A Meta-analysis of Timing for Microsurgical Free Flap Reconstruction for Lower Limb Injury: Evaluation of the Godina Principles
Siba Haykal, MD, PhD, FRCSC1, Melissa Roy, MD2, Usamah Simjee, BS1, Ashit Patel, MBChB FACS1.
1Albany Medical Centre, Albany, NY, USA, 2University of Toronto, Toronto, ON, Canada.
Background In 1986 Marko Godina published his seminal work regarding the timing of free flap reconstruction for traumatic extremity defects. Early reconstruction, compared to delayed and late reconstruction resulted in significant decreases in free flap failure rate, postoperative infections, hospitalization time, bone healing time and number of additional anesthesias. The objective of this manuscript was to evaluate whether these principles continue to apply. Methods A meta-analysis was performed analyzing articles from Medline, Embase and Pubmed. Four hundred and ninety-two articles were screened and 142 articles were assessed for eligibility. Following full text review, 43 articles were included in this study. Results The exact timing for free flap reconstruction, free flap failure rate, infection rate and followup was defined in all 43 articles.
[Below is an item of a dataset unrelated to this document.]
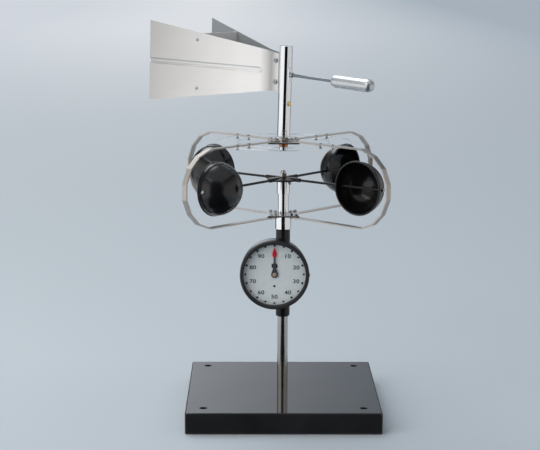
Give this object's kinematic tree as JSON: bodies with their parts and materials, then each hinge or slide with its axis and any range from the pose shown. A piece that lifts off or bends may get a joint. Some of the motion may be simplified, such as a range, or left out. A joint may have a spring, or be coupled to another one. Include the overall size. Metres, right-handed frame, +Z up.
{
  "type": "cup anemometer",
  "caption": "Table-top cup anemometer: cup rotor in a guard cage drives a dial counter through a worm and gears, with a wind vane on top and a pole on a square base.",
  "frame": {"origin": "centre of the base plate's underside, on the rotor's axis", "axes": "+Z up along the rotor's axis, the dial faces -Y, +X to the viewer's right"},
  "size_m": [0.2244, 0.2314, 0.3656],
  "materials": {
    "black_gloss": "high gloss black",
    "black_paint": "gloss black paint",
    "steel": "satin stainless steel",
    "chrome": "polished chrome plate",
    "aluminium": "brushed aluminium",
    "brass": "plain brass",
    "bronze": "bronze bearing",
    "glass": "clear",
    "acrylic": "clear acrylic",
    "dial": "silver grey dial paint",
    "red": "red lacquer"
  },
  "bodies": {
    "stand": {"base_plate": "black_gloss", "pole": "steel", "pole_bolt": "steel", "lower_neck": "black_paint", "upper_neck": "black_paint", "gauge_case": "black_paint", "rear_cover": "black_paint", "bezel": "black_paint", "dial_glass": "glass", "dial_plate": "dial", "movement_front_plate": "brass", "movement_back_plate": "brass", "movement_pillars": "brass", "gauge_screws": "steel", "spindle_bearings": "bronze", "mast_collar": "chrome", "rotor_post": "chrome", "hoop_front_left": "steel", "hoop_front_right": "steel", "hoop_rear_left": "steel", "hoop_rear_right": "steel", "lower_cage_plate": "steel", "upper_cage_plate": "steel", "cage_screws": "steel", "cage_nuts": "steel", "direction_ring": "acrylic", "vane_bush": "bronze", "vane_bush_nut": "steel"},
    "rotor": {"rotor_spindle": "steel", "worm": "steel", "rotor_sleeve": "chrome", "rotor_hub": "steel", "rotor_arms": "steel", "hub_nut": "chrome", "rotor_fasteners": "steel", "cup_front_left": "black_gloss", "cup_front_right": "black_gloss", "cup_rear_left": "black_gloss", "cup_rear_right": "black_gloss"},
    "middle_arbor_set": {"middle_arbor": "steel", "worm_wheel": "brass", "pinion": "steel"},
    "pointer_set": {"pointer_arbor": "steel", "centre_wheel": "brass", "pointer": "red", "pointer_cap": "brass"},
    "vane": {"pivot_pin": "steel", "pivot_collar": "steel", "vane_tube": "chrome", "tube_screws": "steel", "tube_cap": "chrome", "vane_lug": "aluminium", "tail_plate_near": "aluminium", "tail_plate_far": "aluminium", "vane_spacer": "aluminium", "vane_screws": "steel", "vane_nuts": "steel", "counterweight_rod": "steel", "counterweight": "aluminium"}
  },
  "joints": [
    {"name": "rotor_spin", "type": "hinge", "parent": "stand", "child": "rotor", "pos_m": [0, 0, 0.2218], "axis": [0, 0, 1], "continuous": true},
    {"name": "vane_turn", "type": "hinge", "parent": "stand", "child": "vane", "pos_m": [0, 0, 0.256], "axis": [0, 0, 1], "continuous": true},
    {"name": "arbor_spin", "type": "hinge", "parent": "stand", "child": "middle_arbor_set", "pos_m": [0.006, 0, 0.1313], "axis": [0, 1, 0], "continuous": true},
    {"name": "pointer_spin", "type": "hinge", "parent": "stand", "child": "pointer_set", "pos_m": [-0.008, 0, 0.1313], "axis": [0, 1, 0], "continuous": true}
  ],
  "couplings": [
    {"joint": "arbor_spin", "follows": "rotor_spin", "ratio": -0.0625},
    {"joint": "pointer_spin", "follows": "rotor_spin", "ratio": 0.015625}
  ]
}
Early free flap reconstruction was found to have significantly lower rates of free flap failure and infection in comparison to delayed reconstruction (p = 0.008; p = 0.0004). Compared to late reconstruction, early reconstruction was found to have significantly lower infection rates only (p = 0.01) with no difference in free flap failures rates. Early reconstruction was found to lead to fewer additional procedures (p=0.03). No statistical significance was found for bone healing time or hospitalization time. Conclusion Early free flap reconstruction performed within the first 72 hours resulted in a decreased rate of free flap failures, infection and additional procedures with no difference in other parameters. All studies included were of level IV or V evidence with no randomized controlled trials having been performed. The largest majority of free flap cases continue to be performed in the delayed time frame. The results of this study could have a significant impact on our health care system.